Known lineage variants

Points

Frequently asked

What is Coire Goiriath?

Coire Goiriath — the Cauldron of Warming, situated low in the body. The Old Irish text says it is 'born upright' (i fír i ndaoine) in every person at birth: the basal vessel that simply by being alive is set in the right position, holding the warmth of mere existence and the rudiments of skill. It is the cauldron of crafts and of basic competence. Breatnach's edition makes clear that this cauldron does not need to be 'turned' to be functional; it is the others that depend on the events of a life.
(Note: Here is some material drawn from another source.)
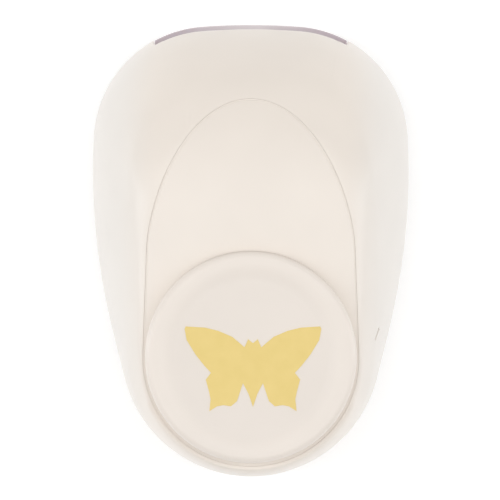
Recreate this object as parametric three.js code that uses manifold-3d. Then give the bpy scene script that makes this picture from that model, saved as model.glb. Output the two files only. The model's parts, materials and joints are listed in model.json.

In modern Celtic Reconstructionist practice it is identified with the pelvis and the lower belly, the seat of grounded vitality.

What is Coire Érmai?

Coire Érmai — the Cauldron of Motion, sitting at the centre of the body. The poem says it is 'born tipped on its side' in most people: the events of a life — joys and sorrows — gradually turn it upright, or turn it further over. The text gives a famous catalogue of the four sorrows and four joys that turn this cauldron: longing, grief, the sorrows of jealousy and exile, set against sexual joy, the joy of health and prosperity, the joy of poetic-art mastery, and divine joy. It is the vessel of vocation: the chest-cauldron in which a person's calling is shaped by what they have lived through.

What is Coire Sois?

Coire Sois — the Cauldron of Wisdom, sited high in the body. The poem says it is born inverted in most people: it pours nothing out until it is righted, and only the events of a contemplative life — or great poetic and spiritual labour — can right it. In the Cauldron of Poesy this is the vessel of imbas, of poetic inspiration that arrives whole; it is the source of fír-flatha, the true judgement that filidh and brehons were trained to render. It is what the modern Druidic movement has tried to recover under the name awen. The text is precise: it is not given freely; it is born upside-down, and to right it is the work of a life.